Покер есть покер: ни один корабль не выйдет из гавани, пока не заплатят. И опять наступает пора для голливудско-спилберговской сцены, месса в базилике, когда старый дож с крестом на шапке-корно обращается к войскам и говорит, что он – так гласит хроника – готов отправиться с ними и с пилигримами, дабы жить и умереть как должно. Следующая сцена – флот отплывает, корабль дожа впереди, карминно-красный, звуки труб, кимвалов, песнопения, ветер в парусах. Достославным этот поход не станет, через неделю они уже захватили одну из хорватских гаваней, франки и венецианцы буквально дерутся из-за добычи, и это только начало, годом позже будет уничтожен Константинополь, унижен, разграблен, подожжен, невообразимая кровавая баня, святотатство или, как пишет хронист Никита Хониат словами, взывающими к кисти Иеронима Босха, кони и ослы в церкви, золото и драгоценности вырваны из трона, золотые кубки украдены, блудница на троне патриарха, и все это в нынешнем городе Эрдогана, ведь история и там никогда не успокаивалась. А Дандоло? Он получает 50 000 серебряных марок, оказывается вовлечен в выборы нового императора, может положить в карман очередной выигрыш, господство над Средиземным морем, от лагуны до Черного моря, и умирает в 1205 году в императорском дворце, далеко от любимой Венеции. Его могила находится в одной из галерей Айя-Софии, некогда собора, затем мечети, а ныне музея. Как бы он к этому отнесся, мы не знаем, быть может, правда то, что пишет в конце главы Норвич: этот крестовый поход во главе с Дандоло, не имевший ничего общего с крестом, два века спустя приведет к тому, что Восточная Римская империя со всем накопленным в Константинополе наследием греческой и римской культуры, погибнет и отойдет к Османской империи. Сан-Марко, Саита-София – из одной церкви в другую, но от Софии осталось только имя, святая мечеть с могилой венецианского дожа.

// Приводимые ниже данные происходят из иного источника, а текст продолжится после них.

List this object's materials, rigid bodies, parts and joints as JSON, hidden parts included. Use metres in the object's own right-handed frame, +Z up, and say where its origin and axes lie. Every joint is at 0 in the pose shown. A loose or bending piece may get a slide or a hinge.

Быть может, все дело в том, что я амстердамец, но во всех рассказах о Венеции я невольно думаю о сходстве двух городов. Как и Венеция, Амстердам был маленьким, скученным, однако некоторое время тоже являл собою столицу империи, с колониями на дальних берегах. Всем заправляла торговля, и в Амстердаме люди, сами в мир не выезжавшие, тоже могли купить себе долю, чтобы таким манером участвовать во всех авантюрах. Феодальным Амстердам был в столь же малой степени, сколь и Венеция, не зря же из трех колец амстердамских каналов первое названо Мещанским, а уж второе и третье – Императорским и Принцевым, подлинную знать составляло купеческое сословие, Объединенная Ост-Индская компания играла ту же роль, что и Совет Десяти в Венеции. И точно так же, как Венеция, Амстердам был городом художников, и, пожалуй, всего лишь ирония истории, что оба города теперь переполнены туристами, приезжающими осматривать реликвии далекого прошлого. Подобно Венеции, Амстердам – водный город и, подобно Венеции, в известном смысле был республикой, ибо входил в Республику Соединенных Нидерландов. На старинных гравюрах в обоих городах стоят на рейде корабли, и всегда ощущаешь легкую ностальгию по давно минувшим временам и исчезнувшим империям. Здесь сходство, пожалуй, кончается, но, вероятно, оно объясняет, почему город на Адриатике постоянно влечет меня к себе.